By virtue of the Treaty of Paris (1783), the United States government acquired control of the land east of the Mississippi and south of the Great Lakes. The indigenous nations living in these areas, however, were not included in the discussions. The nations, joined together in the Wabash Confederacy, wanted to deal with the United States as a collectivity, rather than individually (Mississippi Biographies and History, 2005).
The Battle of Fallen Timbers, on August 20, 1794, is said to have brought an end to the Wabash Confederacy and victory to the United States for control of the disputed territory. In 1795, confederacy members signed the Treaty of Greenville, which had the effect of ceding much of present-day Ohio to the United States.
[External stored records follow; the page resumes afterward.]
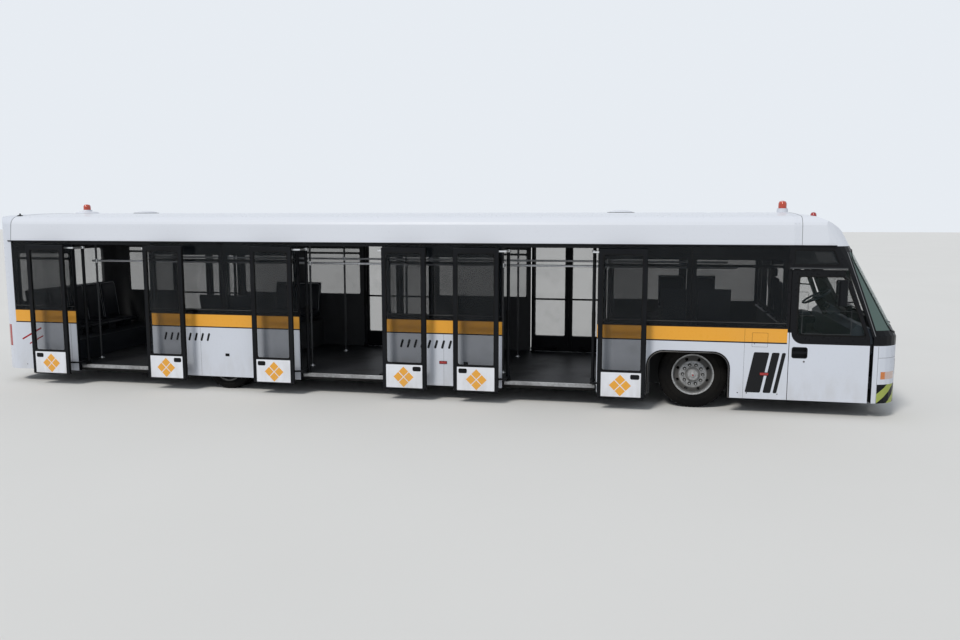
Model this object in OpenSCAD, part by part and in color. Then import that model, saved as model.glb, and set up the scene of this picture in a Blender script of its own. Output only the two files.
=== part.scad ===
// Airport apron bus: a low-floor passenger vehicle with three double doors on each side.
// X runs forward, Y to the left and Z up. The origin is on the ground under the middle of the box
// round the bus. The doors on the right (-Y) side stand open, those on the left side are closed.

/* [Body] */
// Rear overhang, from the rear axle to the tail
rear_overhang = 3990; // [3900:10:4100]
// Wheelbase
wheelbase = 7100; // [7000:10:7200]
// Front overhang, from the front axle to the nose
front_overhang = 2710; // [2650:10:2780]
// Overall width over the side walls
body_w = 3000; // [2960:5:3040]
// Height of the skirts' lower edge
skirt_z = 214; // [190:2:235]
// Height of the passenger floor
floor_z = 300; // [290:5:330]
// Height of the rain gutter, where the side wall ends and the roof begins
gutter_z = 2307; // [2295:1:2330]
// Height of the roof on the centreline
roof_z = 2760; // [2720:5:2820]
// Thickness of a whole wall, from its outer skin to its inner trim
wall_t = 60; // [50:1:70]
// Joint between neighbouring panels, and the seat of a piece that rests on another
panel_gap = 0.3; // [0.2:0.05:0.5]
// How far the roof's side leans in from the gutter to the roof's edge
roof_lean = 25; // [10:1:40]
// Radius of the roof's long edges
roof_edge_r = 160; // [120:5:200]
// Radius of the roof's crown across the bus
crown_r = 15000; // [12000:500:20000]
// Where the rear end piece meets the side walls, measured from the rear
rear_cap_len = 290; // [270:5:320]
// Radius of the rear end's corners, seen from above
rear_corner_r = 230; // [200:5:260]
// Radius of the rear face's bow, seen from above
rear_bow_r = 30000; // [20000:1000:40000]
// Radius of the roof's rear edge
rear_top_r = 110; // [80:5:140]
// Length of the cab section, from the nose back to the side walls
cab_len = 1500; // [1490:5:1530]
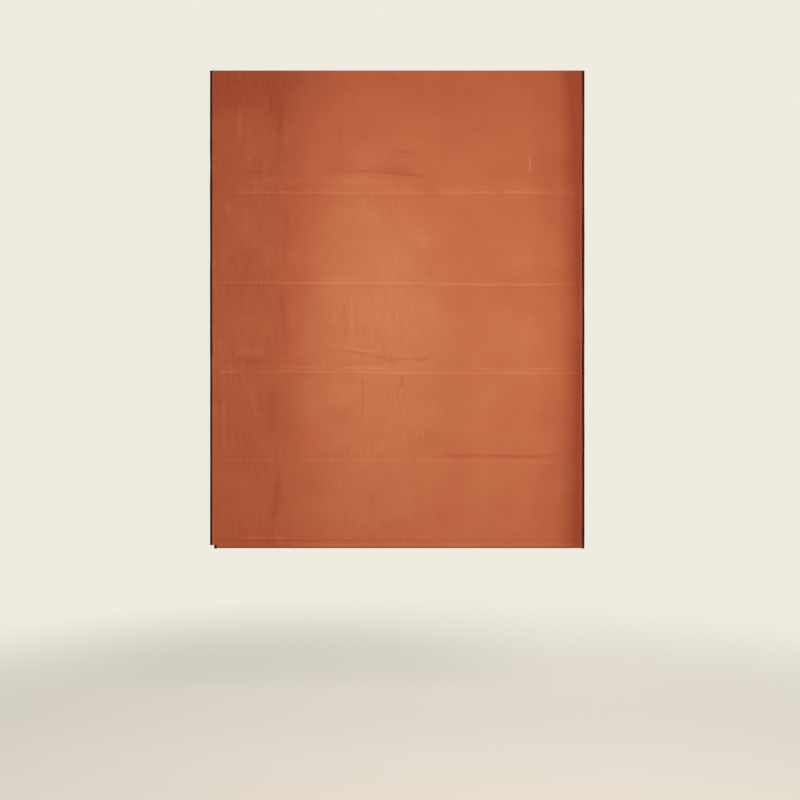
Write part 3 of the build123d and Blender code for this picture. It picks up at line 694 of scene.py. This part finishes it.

One young man who refused to sign the treaty was a Shawnee named Tecumseh. He would later become known for renewing Indian resistance (Mississippi Biographies and History, 2005).
Many of the confederacies described here continue to exist, albeit in a somewhat modified form. As the European presence grew in North America, indigenous nations were forced to adapt their traditional structures and procedures. As North America became more and more settled, the need for military prowess and power declined. Government policies across North America forced indigenous nations to perform traditional ceremonies and conduct political discussions in secret. Entire nations were relocated far from their traditional territories, and children were taken from their parents and placed in schools where they were severely punished for speaking their own languages and trying to carry on their cultures. The Bureau of Indian Affairs in the United States and the Department of Indian Affairs in Canada ensured that government policies were carried out and that indigenous people would remain on the small parcels of land allocated to them. It is not surprising, therefore, that contact with Europeans took a heavy toll on the system of governance identified as confederacies. Nevertheless, the continued existence of several of the confederacies described here reflects the tenacity and adaptability of indigenous governments.